Now, there will be all sorts of other soft measures such as travel planning for staff, but getting the infrastructure right will future-proof the changing needs of the site in future and soft measures will be about signposting how people can travel rather than encouraging them.
Westminster Bridge, London. A cycle track passing
Guy's & St. Thomas' Hospital (behind the trees). Cycle parking
is under the main building, but to get there one has to mix
with traffic in the undercroft service area.
Hospitals by their nature will have people visiting who cannot walk and cycle and that is fine, but many people (including many staff) can and we should be giving people real choices. If we got this right, then we'd see pregnant people cycling to antenatal appointments, people walking to get their blood tests, people cycling for checkups and staff being able to choose an active mode to help with their own heath and stress. People who have to drive could do so and they may stand more of a chance of getting a parking space.
Like anything in life, changing the transport footprint of a hospital takes effort and resources.

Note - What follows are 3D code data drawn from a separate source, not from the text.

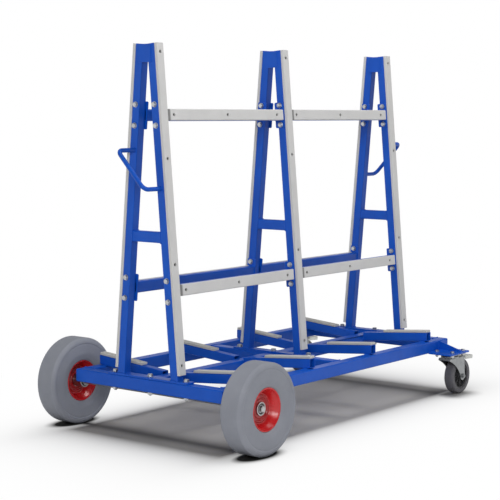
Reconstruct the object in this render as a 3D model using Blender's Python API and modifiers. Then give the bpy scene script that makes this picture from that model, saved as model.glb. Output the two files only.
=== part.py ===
"""Slab buggy: a two-sided leaning frame for slabs on two fixed wheels and two braked casters.

Metres, +Z up. X runs along the buggy from the wheel end to the caster end and Y across it,
with the near side at -Y. The origin lies on the ground under the middle A-frame.
"""
import math

import bmesh
import bpy
from mathutils import Matrix, Vector

NEAR, FAR = -1, 1
SIDE_NAMES = {NEAR: "near", FAR: "far"}

# Clearances, overlaps and fineness
FIT = 0.0003                # between pieces that are bolted, screwed or welded face to face
SPIN_GAP = 0.0006           # around a pin that turns
WELD = 0.0015               # how far a welded piece runs into what carries it
OVERRUN = 0.01              # how far a cutter runs past what it cuts
MERGE = 0.00001             # points closer than this are one point
CORNER_STEPS = 2
EDGE_STEPS = 1
HOLE_SIDES = 8
NUT_SIDES = 6
PIN_SIDES = 12
TUBE_FINENESS = 3
SHARP_ANGLE = math.radians(35)

# Base frame of square tube
FRAME_PITCH = 0.889         # from one A-frame to the next
BASE_TUBE = 0.058
BASE_WALL = 0.003
BASE_CORNER = 0.006
BASE_WIDTH = 0.8656         # over the side rails
BASE_BOTTOM = 0.2195        # also the height of the casters

# Bearers, which lean square to the slab faces, and their pads
BEARER_FROM_MIDDLE = 0.250  # from the middle A-frame
BEARER_FROM_END = 0.131     # from an end A-frame
BEARER_WIDTH = 0.040
BEARER_DEPTH = 0.043
BEARER_WALL = 0.003
BEARER_CORNER = 0.004
BEARER_INSET = 0.0178       # outer end, inside the side rail's outer face
PAD_START = 0.153           # inner end, from the centre line
PAD_WIDTH = 0.038
PAD_THICK = 0.012
PAD_CORNER = 0.003

# A-frames
LEAN = math.radians(4.915)
FRAME_TOP = 1.7347
TOP_SPREAD = 0.1054         # over the posts at their top
POST_WIDTH = 0.042
POST_DEPTH = 0.0413
POST_WALL = 0.003
POST_CORNER = 0.004
CROSSBAR_TOP = 0.925
CROSSBAR_HEIGHT = 0.047
CROSSBAR_WIDTH = 0.041
TOP_PLATE_WIDTH = 0.073
TOP_PLATE_HEIGHT = 0.078
TOP_PLATE_DROP = 0.0037     # below the top of the posts
TOP_PLATE_THICK = 0.005
FOOT_BAR_LENGTH = 0.470
FOOT_BAR_WIDTH = 0.050
FOOT_BAR_THICK = 0.008
FOOT_BAR_CORNER = 0.004
FOOT_BOLT_REACH = 0.210     # outer bolts, from the centre line
FOOT_BOLT_HOLE = 0.0065     # radius

# Rails between the A-frames, their end plates, and the rubber strips
UPPER_RAIL_HEIGHT = 1.4295
LOWER_RAIL_HEIGHT = 0.6730
RAIL_HEIGHT = 0.050
RAIL_DEPTH = 0.030
RAIL_WALL = 0.003
RAIL_CORNER = 0.004
END_PLATE_HEIGHT = 0.121
END_PLATE_WIDTH = 0.051
END_PLATE_THICK = 0.006
END_PLATE_CORNER = 0.004
RAIL_BOLT_REACH = 0.0455    # above and below the rail's centre line
RAIL_BOLT_HOLE = 0.0055     # radius
STRIP_THICK = 0.0155
STRIP_FOOT = 0.310          # height of a post strip's lower end
STRIP_CORNER = 0.002
RAIL_STRIP_HEIGHT = 0.050
RAIL_STRIP_CORNER = 0.004

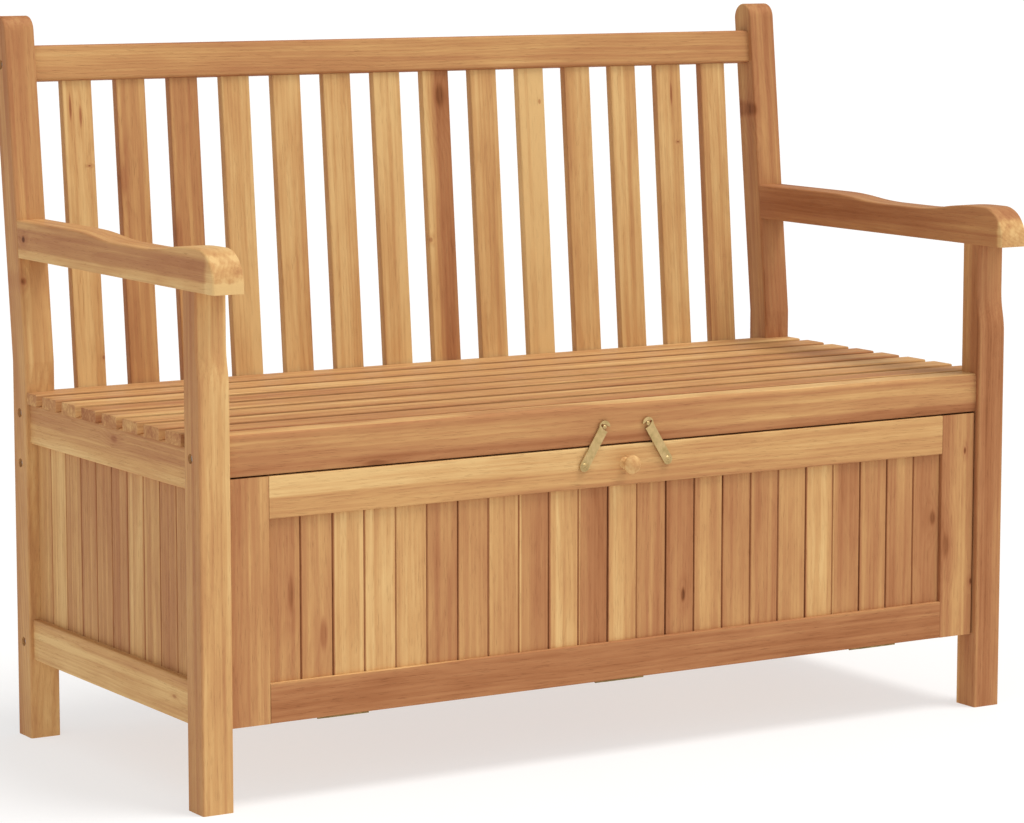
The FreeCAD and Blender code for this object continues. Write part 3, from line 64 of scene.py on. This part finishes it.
class Shader:
    """A Principled material whose node tree is written line by line."""

    def __init__(self, name, roughness, metallic=0.0, gloss=0.5):
        self.material = bpy.data.materials.new(name)
        self.material.use_nodes = True
        self.tree = self.material.node_tree
        self.surface = self.tree.nodes["Principled BSDF"]
        self.surface.inputs["Roughness"].default_value = roughness
        self.surface.inputs["Metallic"].default_value = metallic
        self.surface.inputs["Specular IOR Level"].default_value = gloss
        self.place = self.tree.nodes.new("ShaderNodeTexCoord")

    def put(self, socket, value):
        if isinstance(value, bpy.types.NodeSocket):
            self.tree.links.new(value, socket)
        else:
            socket.default_value = value

    def node(self, kind, values, **settings):
        node = self.tree.nodes.new(kind)
        for key, value in settings.items():
            setattr(node, key, value)
        for key, value in values.items():
            self.put(node.inputs[key], value)
        return node

    def math(self, operation, *values):
        node = self.node("ShaderNodeMath", dict(enumerate(values)), operation=operation)
        return node.outputs[0]

    def add(self, *values):
        total = values[0]
        for value in values[1:]:
            total = self.math("ADD", total, value)
        return total

    def scaled(self, value, factor, offset=0.0):
        return self.math("MULTIPLY_ADD", value, factor, offset)

    def around_zero(self, value, size):
        """A 0..1 noise as a swing of about size on each side of 0."""
        return self.scaled(value, 2 * size, -size)

    def step(self, value, low, high):
        """0 below low and 1 above high, or the other way round if low is above high."""
        values = {"Value": value, "From Min": low, "From Max": high}
        return self.node("ShaderNodeMapRange", values, interpolation_type="SMOOTHSTEP").outputs[0]

    def split(self, vector):
        return list(self.node("ShaderNodeSeparateXYZ", {0: vector}).outputs)

    def join(self, x, y, z):
        return self.node("ShaderNodeCombineXYZ", {0: x, 1: y, 2: z}).outputs[0]

    def noise(self, vector, detail=2.0, roughness=0.5):
        values = {"Vector": vector, "Scale": 1.0, "Detail": detail, "Roughness": roughness}
        return self.node("ShaderNodeTexNoise", values).outputs[0]

    def ramp(self, value, stops, interpolation="LINEAR"):
        node = self.node("ShaderNodeValToRGB", {"Fac": value})
        node.color_ramp.interpolation = interpolation
        elements = node.color_ramp.elements
        elements.remove(elements[1])
        elements[0].position, elements[0].color = stops[0]
        for position, colour in stops[1:]:
            elements.new(position).color = colour
        return node.outputs[0]

    def finish(self, colour, roughness, height, distance):
        self.put(self.surface.inputs["Base Color"], colour)
        self.put(self.surface.inputs["Roughness"], roughness)
        values = {"Height": height, "Distance": distance, "Strength": 1.0}
        bump = self.node("ShaderNodeBump", values)
        self.put(self.surface.inputs["Normal"], bump.outputs[0])
        return self.material

    def worn_edge(self, radius):
        """1 on rounded and sharp outer edges, 0 on flat faces."""
        bevel = self.node("ShaderNodeBevel", {"Radius": radius}, samples=4)
        true = self.node("ShaderNodeNewGeometry", {}).outputs["True Normal"]
        dot = self.node("ShaderNodeVectorMath", {0: bevel.outputs[0], 1: true}, operation="DOT_PRODUCT")
        return self.step(dot.outputs["Value"], 0.985, 0.9)


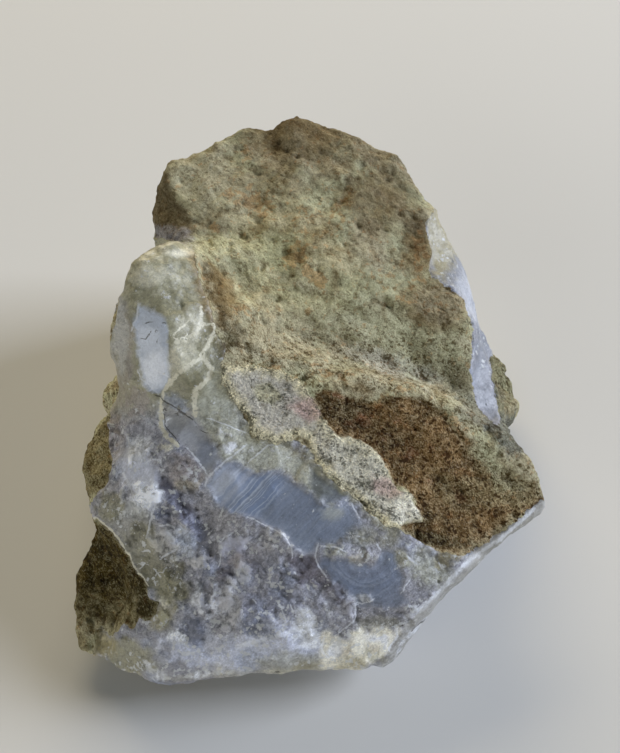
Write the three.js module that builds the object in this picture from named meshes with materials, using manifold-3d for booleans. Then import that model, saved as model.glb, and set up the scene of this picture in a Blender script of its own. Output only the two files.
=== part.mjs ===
// Rough hand specimen of blue lace agate, in millimetres, +Z up.
//
// It is one broken piece of a mineral vein. A sheet of pale blue chalcedony runs through it, and the
// weathered wall rock is still grown onto both sides of the sheet: a cap of brown and green rock on top,
// and a foot of brown rock below. Its faces are rough breaks, with no polish. The front is one large
// leaning fracture through the chalcedony, and a rounded lobe of it stands at the left. The stone rests
// on a small spot underneath that is flat.
//
// The origin is the middle of the stone's footprint, on the surface it rests on. -Y is the front.

import * as THREE from "three";
import { ConvexHull } from "three/addons/math/ConvexHull.js";
import { ImprovedNoise } from "three/addons/math/ImprovedNoise.js";
import Module from "manifold-3d";

// ---- Driving dimensions --------------------------------------------------------------------------

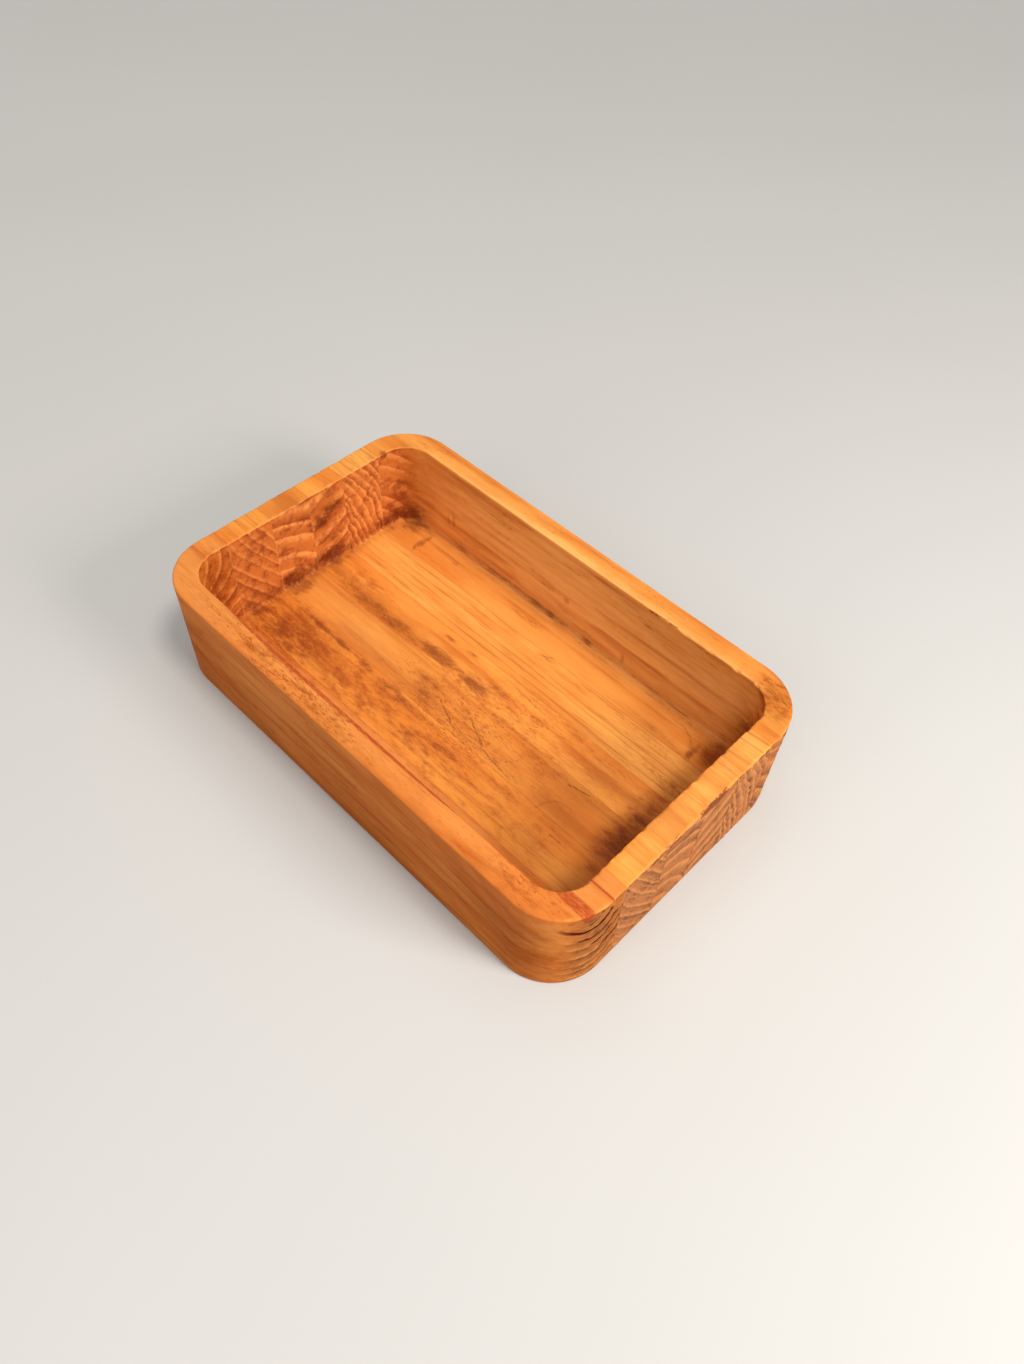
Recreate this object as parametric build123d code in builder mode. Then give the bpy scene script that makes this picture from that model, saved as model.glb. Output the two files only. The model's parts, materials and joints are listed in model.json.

It also requires thinking both within and beyond the site boundary to make sure everything is integrated. It is increasingly rare for people to go through their entire lives without visiting a hospital and so we really should be making this as easy and stress free as possible. For my mind, walking and cycling should be a key part of this.
Have a look around your local hospital and I bet in most cases, you'll find another car-dominated mess which is reflective of our wider planning environment. You'll find archaic rituals for staff wanting to get car parking permits, cycle parking will be an add-on and walking routes will be confusing across sprawling sites. In many cases, direct walking and cycling routes will be through service yards or will have buildings blocking the obvious way through. As ever, I'd be interested in your views and experiences.